Lines that contain the string "part" are to be copied; leave out all others.

────────────────

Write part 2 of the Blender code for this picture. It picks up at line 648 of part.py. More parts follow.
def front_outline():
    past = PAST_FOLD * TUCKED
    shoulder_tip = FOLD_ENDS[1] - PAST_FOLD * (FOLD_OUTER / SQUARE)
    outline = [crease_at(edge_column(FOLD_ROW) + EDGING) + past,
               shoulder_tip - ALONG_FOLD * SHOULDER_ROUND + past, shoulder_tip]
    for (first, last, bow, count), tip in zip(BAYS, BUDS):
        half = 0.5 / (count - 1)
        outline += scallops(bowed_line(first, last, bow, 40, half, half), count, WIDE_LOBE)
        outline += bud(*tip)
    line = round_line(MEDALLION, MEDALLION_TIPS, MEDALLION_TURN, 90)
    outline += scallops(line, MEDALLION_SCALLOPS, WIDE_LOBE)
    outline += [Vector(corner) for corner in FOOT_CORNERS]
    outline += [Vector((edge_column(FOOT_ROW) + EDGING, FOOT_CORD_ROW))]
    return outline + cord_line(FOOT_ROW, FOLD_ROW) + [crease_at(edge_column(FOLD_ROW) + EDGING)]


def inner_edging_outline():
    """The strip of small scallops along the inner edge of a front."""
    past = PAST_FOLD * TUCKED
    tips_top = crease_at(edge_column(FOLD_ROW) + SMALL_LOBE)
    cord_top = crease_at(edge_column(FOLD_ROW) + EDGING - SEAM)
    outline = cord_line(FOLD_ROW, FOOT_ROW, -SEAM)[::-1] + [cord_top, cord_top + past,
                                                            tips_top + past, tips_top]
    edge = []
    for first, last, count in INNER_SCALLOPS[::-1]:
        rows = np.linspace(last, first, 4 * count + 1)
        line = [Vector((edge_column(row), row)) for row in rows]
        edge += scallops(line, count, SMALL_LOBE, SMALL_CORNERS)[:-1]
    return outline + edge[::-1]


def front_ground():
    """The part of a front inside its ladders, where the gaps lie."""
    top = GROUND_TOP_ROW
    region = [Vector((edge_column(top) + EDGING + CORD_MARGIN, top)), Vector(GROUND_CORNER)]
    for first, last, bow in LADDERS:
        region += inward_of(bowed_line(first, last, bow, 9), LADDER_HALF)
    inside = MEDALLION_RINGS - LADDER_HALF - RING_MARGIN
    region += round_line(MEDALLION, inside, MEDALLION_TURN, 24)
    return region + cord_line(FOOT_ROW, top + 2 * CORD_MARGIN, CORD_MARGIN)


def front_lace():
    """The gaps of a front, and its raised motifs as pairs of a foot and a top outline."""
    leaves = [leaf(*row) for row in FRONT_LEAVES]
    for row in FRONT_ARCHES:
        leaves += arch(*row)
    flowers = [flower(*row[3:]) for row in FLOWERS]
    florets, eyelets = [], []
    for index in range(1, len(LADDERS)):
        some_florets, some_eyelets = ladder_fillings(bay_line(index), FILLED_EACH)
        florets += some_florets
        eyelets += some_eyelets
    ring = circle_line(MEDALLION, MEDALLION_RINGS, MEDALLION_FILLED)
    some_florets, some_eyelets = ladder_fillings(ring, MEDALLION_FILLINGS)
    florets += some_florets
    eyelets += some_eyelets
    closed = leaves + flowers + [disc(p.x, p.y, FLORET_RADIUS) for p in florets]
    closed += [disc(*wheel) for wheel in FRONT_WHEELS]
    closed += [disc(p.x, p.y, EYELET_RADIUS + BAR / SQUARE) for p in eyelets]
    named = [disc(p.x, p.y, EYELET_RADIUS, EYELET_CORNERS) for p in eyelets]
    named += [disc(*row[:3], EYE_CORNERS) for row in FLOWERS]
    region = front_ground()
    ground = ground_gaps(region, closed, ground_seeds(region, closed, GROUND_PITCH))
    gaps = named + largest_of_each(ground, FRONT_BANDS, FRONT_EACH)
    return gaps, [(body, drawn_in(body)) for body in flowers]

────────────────

■ Written answer ■
Write part 2 of the Blender code for this picture. It picks up at line 648 of part.py. More parts follow.
    """The part of a front inside its ladders, where the gaps lie."""